Bloomberg Tax is reporting that Trump will be appointing Rebecca Burch as deputy secretary for international tax affairs. In this role, Burch will lead negotiations with the Organisation for Economic Co-operation and Development concerning international tax standards. Burch is an executive director of EY’s Washington Council.6

Last week, Trump’s nominee for Deputy Secretary of the Treasury Michael Faulkender passed the Senate Finance Committee on a 14 to 13 vote and IRS Commissioner nominee Billy Long began meetings with senators in preparation for his confirmation hearing.

Released Guidance

Notice 2025-17 sets forth the February 2025 corporate bond monthly yield curve and corresponding spot segment rates, the 24-month average corporate bond segment rates for March 2025, and the 30-year Treasury securities interest rates and weighted average rates.

IR-2025-31 announces that the three-year statutory period to file 2021 refund claims is coming due April 15, 2025. The IRS estimates that more than $1 billion in refunds are unclaimed, the median refund being about $781.

IR-2025-34 announces relief for individuals and businesses in West Virgina affected by severe storms, straight-line winds, flooding, landslides, and mudslides beginning on February 15, 2025. Currently, those affected who live or have businesses in Logan, McDowell, Mercer, Mingo, Wayne, and Wyoming counties qualify for relief until November 3, 2025 to file tax returns and make tax payments.

This newsletter features developing content that is subject to change at any time. It does not constitute legal or tax advice. Consult your professional advisors prior to acting on the information set forth herein. 

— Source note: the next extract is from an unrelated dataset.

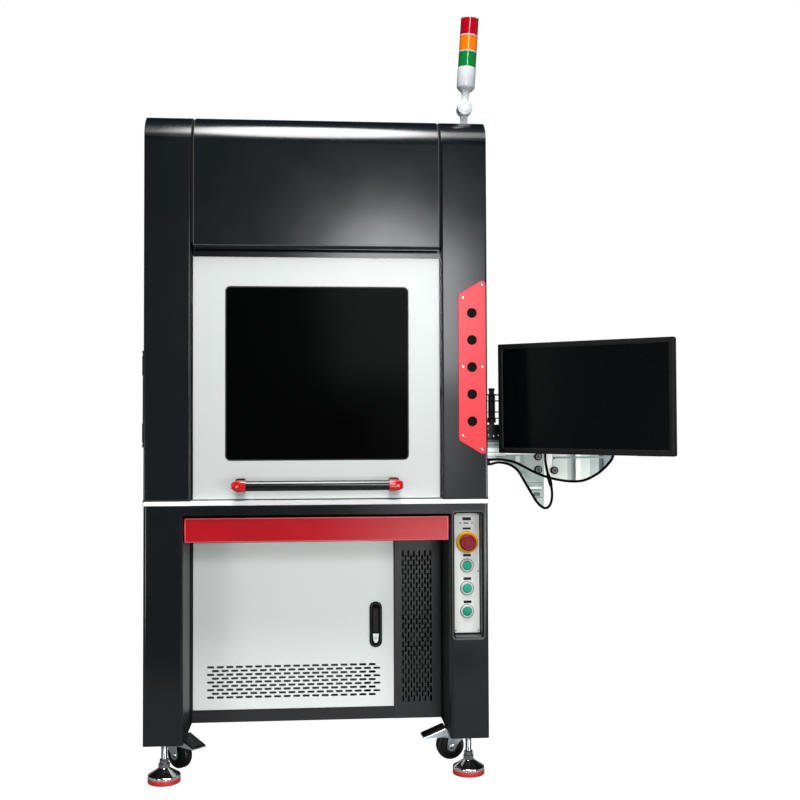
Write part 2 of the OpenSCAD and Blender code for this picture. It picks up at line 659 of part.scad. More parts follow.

  • 1“Schumer Retreats on Shutdown Threat, Enhancing Bill’s Prospects,” bloomberglaw.com, March 14, 2025.
  • 2Days that either the House or Senate are not in session are not counted if the House or Senate is adjourned for more than three days.
  • 3“Blue-Slipping: Enforcing the Origination Clause in the House of Representatives,” sgp.fas.org, updated October 1, 2024.
  • 4“Congress Likely Will Opt for One Tax Bill, Senate Taxwriters Say,” taxnotes.com, March 17, 2025.
  • 5“Crapo Says Tax Package Will Be Bigger and Broader Than Expected,” taxnotes.com, March 17, 2025.
  • 6“EY’s Rebecca Burch Picked as Treasury’s Top Delegate to OECD,” bloomberglaw.com, March 11, 2025.